Having introduced one of the finest young pianists on the planet a few posts back, I'd now like to introduce one of the great sopranos of the century ahead. Sally Matthews sang Mahler 4 with the LPO yesterday (and is doing so again even as I write). She's been through some of the finest Young Artists schemes in the UK, including the Royal Opera House's, and was a huge hit in Gianni Schicchi at Glyndebourne last year. She tends to receive rave reviews wherever she goes and I think she's not yet out of her twenties. Last night was a prime example of why she is already so celebrated and why I reckon she will be even more so in ten years' time.

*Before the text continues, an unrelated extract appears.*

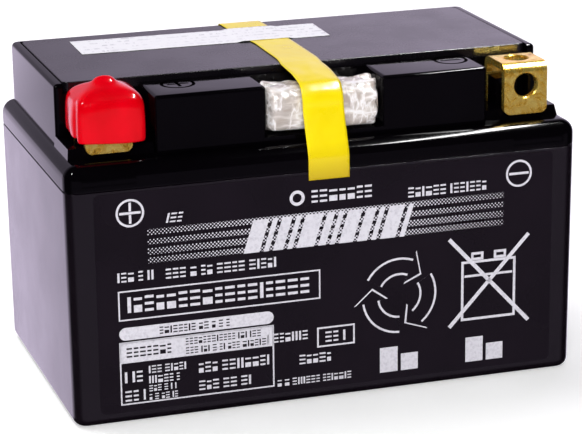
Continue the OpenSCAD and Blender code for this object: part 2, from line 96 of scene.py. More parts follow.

The voice is dark for a soprano - the richest vanilla ice cream swirled with dessert wine - and the clarity of the enunciation is exceptional. My German isn't brilliant, but I could hear the text and comprehend it quite well without even glancing at the words in the programme (I don't know this exquisite symphony intimately enough). Most magical of all, although her tone can be bright, large and glorious, were the soft passages: for a singer to create such absolute magic at PP level, while retaining all that beauty of tone and clarity of diction, is something special, unusual and marvellous. Given Sally's range and the richly romantic hue of her tone, I suspect that in a decade, or maybe sooner depending on her stamina and inclination, she might be Korngold's ideal Marietta...

The photo above is downloaded from her website.

It was just as well that Sally sang last night...Tom has threatened to have me assassinated if I say what I really thought about the conductor and the first half's piano soloist. Suffice it to say that there's a very, very kind review here, at Classical Souce.com.